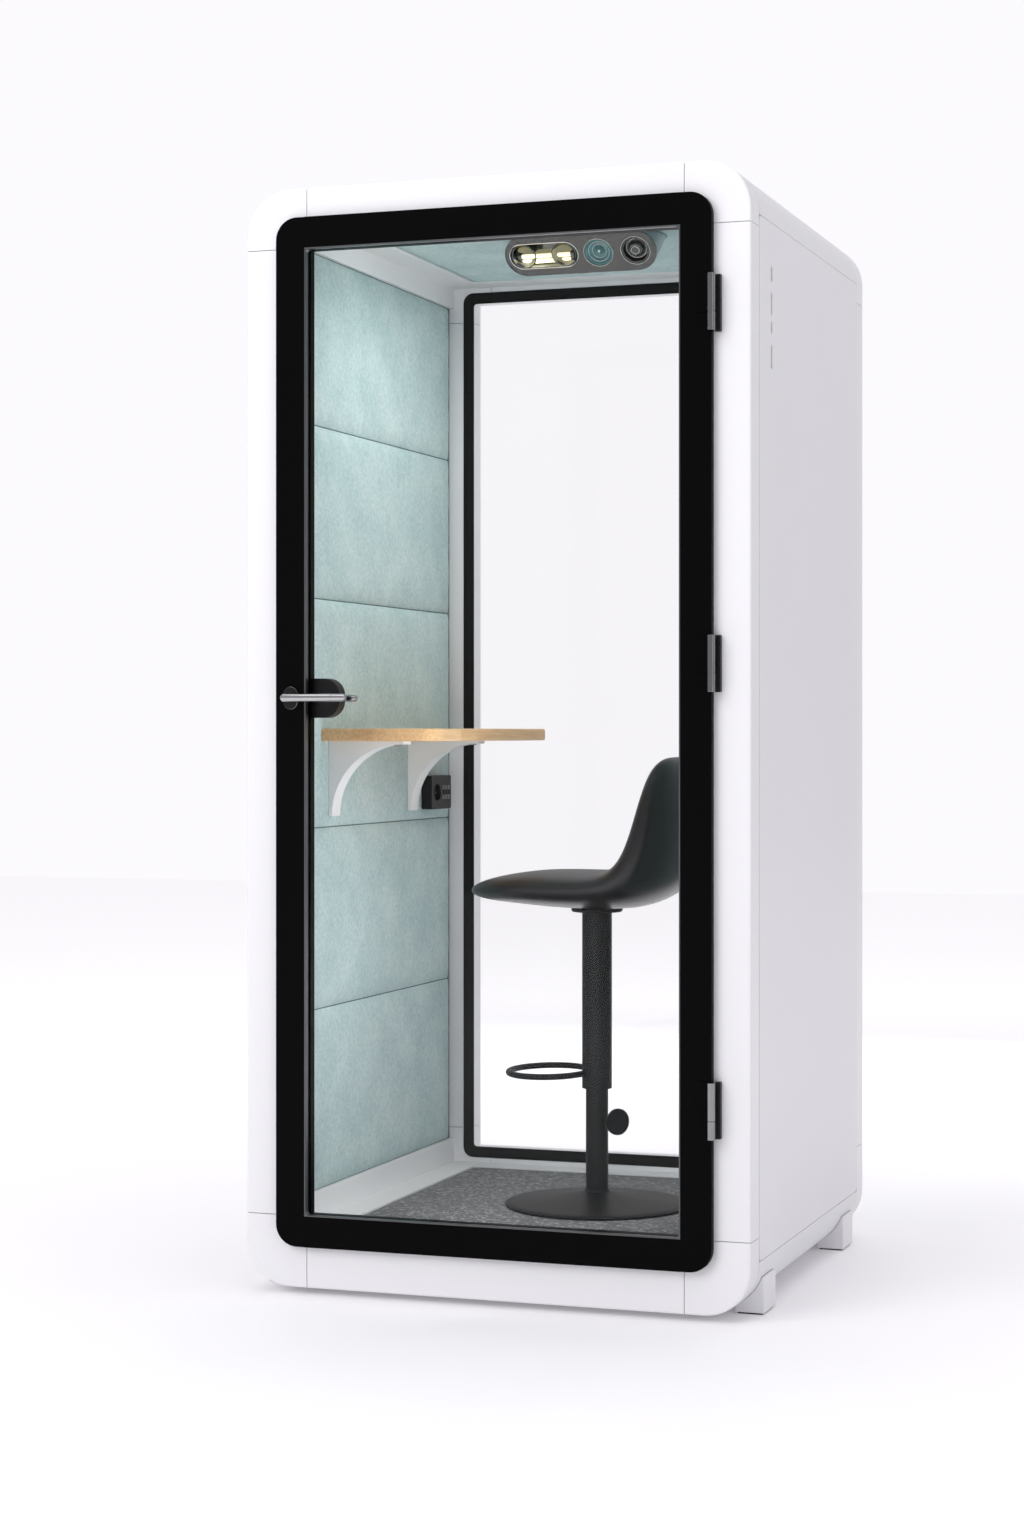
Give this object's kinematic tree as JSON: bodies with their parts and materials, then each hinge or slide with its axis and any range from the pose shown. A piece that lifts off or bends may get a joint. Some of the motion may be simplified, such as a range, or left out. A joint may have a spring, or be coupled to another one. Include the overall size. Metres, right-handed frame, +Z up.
{
  "type": "office phone booth",
  "caption": "Single-person acoustic office phone booth with a framed glass door, rear window, padded walls, side table, ceiling fan console and swivel stool.",
  "frame": {"origin": "on the floor under the foot pads, in the middle of the whole footprint with the door's levers", "axes": "+X to the right seen from the door, +Y from the door to the rear window, +Z up"},
  "size_m": [1.062, 1.089, 2.25],
  "materials": {
    "white_frame": "satin",
    "white_panel": "satin",
    "dark_metal": "satin",
    "black_door": "satin",
    "core": "matte",
    "board": "matte",
    "carpet": "matte",
    "felt": "matte",
    "white_trim": "satin",
    "glass": "gloss",
    "rubber": "matte",
    "oak": "satin",
    "white_steel": "satin",
    "black_plastic": "matte",
    "chrome": "polished",
    "steel": "satin",
    "reflector": "polished",
    "tube_glow": "gloss",
    "dish": "gloss",
    "seat": "satin"
  },
  "bodies": {
    "cabin": {"front_posts": "white_frame", "front_rails": "white_frame", "front_corner_blocks": "white_frame", "strike_plate": "steel", "rear_frame_bars": "white_frame", "rear_corner_blocks": "white_frame", "rear_window_border": "rubber", "rear_glass": "glass", "side_panels": "white_panel", "roof_panel": "white_panel", "base_pan": "white_panel", "edge_trims": "white_panel", "foot_blocks": "white_frame", "foot_pads": "rubber", "power_inlet": "black_plastic", "insulation_cores": "core", "liners": "board", "floor_deck": "board", "carpet": "carpet", "rear_strips": "white_trim", "inner_trims": "white_trim", "left_wall_felts": "felt", "right_wall_felts": "felt", "ceiling_felt": "felt", "base_frame": "dark_metal", "hinge_frame_leaves": "dark_metal", "table_top": "oak", "table_brackets": "white_steel", "bracket_screws": "steel", "socket_box": "black_plastic", "console_housing": "chrome", "console_bezel": "chrome", "lamp_reflector": "reflector", "lamp_tubes": "tube_glow", "vent_dish": "dish", "air_nozzle": "dark_metal", "fan_frames": "black_plastic", "roof_grille": "dark_metal", "stool_base": "dark_metal", "stool_lower_tube": "dark_metal"},
    "door": {"door_lock_stile": "black_door", "door_hinge_stile": "black_door", "door_rails": "black_door", "door_glass": "glass", "glazing_bead": "chrome", "door_seal": "rubber", "hinge_door_leaves": "dark_metal", "lock_case": "black_plastic", "handle_roses": "dark_metal"},
    "handle": {"lever_handles": "chrome", "spindle": "steel"},
    "latch": {"latch_bolt": "steel"},
    "fan_left": {"fan_rotor_left": "black_plastic"},
    "fan_right": {"fan_rotor_right": "black_plastic"},
    "stool_upper": {"stool_sleeve": "dark_metal", "foot_ring": "dark_metal"},
    "seat": {"seat_shell": "seat", "seat_plate": "dark_metal"},
    "knob": {"clamp_knob": "black_plastic"}
  },
  "joints": [
    {"name": "door_hinge", "type": "hinge", "parent": "cabin", "child": "door", "pos_m": [0.459, -0.51, 1.1435], "axis": [0, 0, 1], "range_deg": [0, 110]},
    {"name": "lever_turn", "type": "hinge", "parent": "door", "child": "handle", "pos_m": [-0.423, -0.5015, 1.2125], "axis": [0, 1, 0], "range_deg": [0, 40], "stiffness_Nm_per_rad": 1.2, "springref_deg": -28.65},
    {"name": "latch_slide", "type": "slide", "parent": "door", "child": "latch", "axis": [1, 0, 0], "range_m": [0, 0.01]},
    {"name": "fan_left_spin", "type": "hinge", "parent": "cabin", "child": "fan_left", "pos_m": [0.002, -0.082, 2.215], "axis": [0, 0, 1], "continuous": true},
    {"name": "fan_right_spin", "type": "hinge", "parent": "cabin", "child": "fan_right", "pos_m": [0.152, -0.082, 2.215], "axis": [0, 0, 1], "continuous": true},
    {"name": "stool_height", "type": "slide", "parent": "cabin", "child": "stool_upper", "axis": [0, 0, 1], "range_m": [-0.05, 0.08]},
    {"name": "seat_swivel", "type": "hinge", "parent": "stool_upper", "child": "seat", "pos_m": [0.068, 0.0065, 0.75], "axis": [0, 0, 1], "continuous": true},
    {"name": "knob_turn", "type": "hinge", "parent": "cabin", "child": "knob", "pos_m": [0.068, 0.0065, 0.316], "axis": [0.829, -0.5592, 0], "range_deg": [0, 360]}
  ],
  "couplings": [
    {"joint": "latch_slide", "follows": "lever_turn", "m_per_rad": 0.01432}
  ]
}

===

DO THIS
Search the lines above for the string "materials", then show every one that has it.

RESULT
Give this object's kinematic tree as JSON: bodies with their parts and materials, then each hinge or slide with its axis and any range from the pose shown. A piece that lifts off or bends may get a joint. Some of the motion may be simplified, such as a range, or left out. A joint may have a spring, or be coupled to another one. Include the overall size. Metres, right-handed frame, +Z up.
  "materials": {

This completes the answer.